Faced with unending war, starvation and drought that ruthlessly marched through Cosob Eash’s home place Qalafe in Ethiopia in 1998, Cosob fled to a camp for internally displaced persons in in Bariga Bossaso in Puntland.

“We starved as we did not have enough food. We only managed to get some small amounts of food by working as casual labourers in farms. However, violent clashes at times between workers and insecurity uprooted us from our homes to this camp,” the mother of two explains.

Determined to support her family, Cosob did menial jobs to support them. She would wash clothes for wealthier families and collect garbage in Qalafe.

“I washed clothes and collected garbage to support my family though it was difficult to even get these menial jobs daily. On average my daily income was a dollar which though not enough to feed my family, was better than nothing. To survive, we were forced to reduce the number of meals per day and purchased less expensive food items” she says.

Cosob faced many challenges including long distance walking to garbage disposal sites, meager wages and threats of contracting diseases while at work.

In October last year Norwegian Refugee Council introduced Rapid Livelihood Building Project (RLBP) to the internally displaced and host communities in Bossaso town, to improve food security by providing small scale business grants, business trainings and nutrition awareness.

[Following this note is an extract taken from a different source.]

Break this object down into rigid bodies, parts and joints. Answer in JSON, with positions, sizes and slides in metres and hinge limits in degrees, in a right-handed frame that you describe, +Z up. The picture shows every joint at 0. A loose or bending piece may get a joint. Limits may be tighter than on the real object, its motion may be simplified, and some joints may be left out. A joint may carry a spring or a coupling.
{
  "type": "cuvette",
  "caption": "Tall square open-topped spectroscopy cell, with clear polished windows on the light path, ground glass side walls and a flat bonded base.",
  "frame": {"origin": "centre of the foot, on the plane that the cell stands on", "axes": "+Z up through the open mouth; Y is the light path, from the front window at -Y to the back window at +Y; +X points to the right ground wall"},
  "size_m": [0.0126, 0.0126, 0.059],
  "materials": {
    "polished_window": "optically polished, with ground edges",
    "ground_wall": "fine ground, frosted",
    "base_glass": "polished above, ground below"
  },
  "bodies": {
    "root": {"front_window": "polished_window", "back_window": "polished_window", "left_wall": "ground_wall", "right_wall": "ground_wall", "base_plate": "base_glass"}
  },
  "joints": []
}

Cosob was selected to be one of the 357 food security project beneficiaries based on her vulnerability level and household size. She received trainings on food storage, nutrition, theory of business management and book keeping. She was further trained on nutrition.

After completion of her training, NRC provided her with a voucherof $300 to start a small-scale business. She has since then opened a small shop within the settlement.

“From the time I opened this shop, my life and that of my family has greatly changed due to improved incomes. Today I earn $5.5 a day. I’ve also been able to rest emotionally and physically. Now I have more time to spend with my family and provide support. Unlike the past, we can now afford enough meals per day,” Cosob says.

She expresses optimism that her business will grow bigger in the future.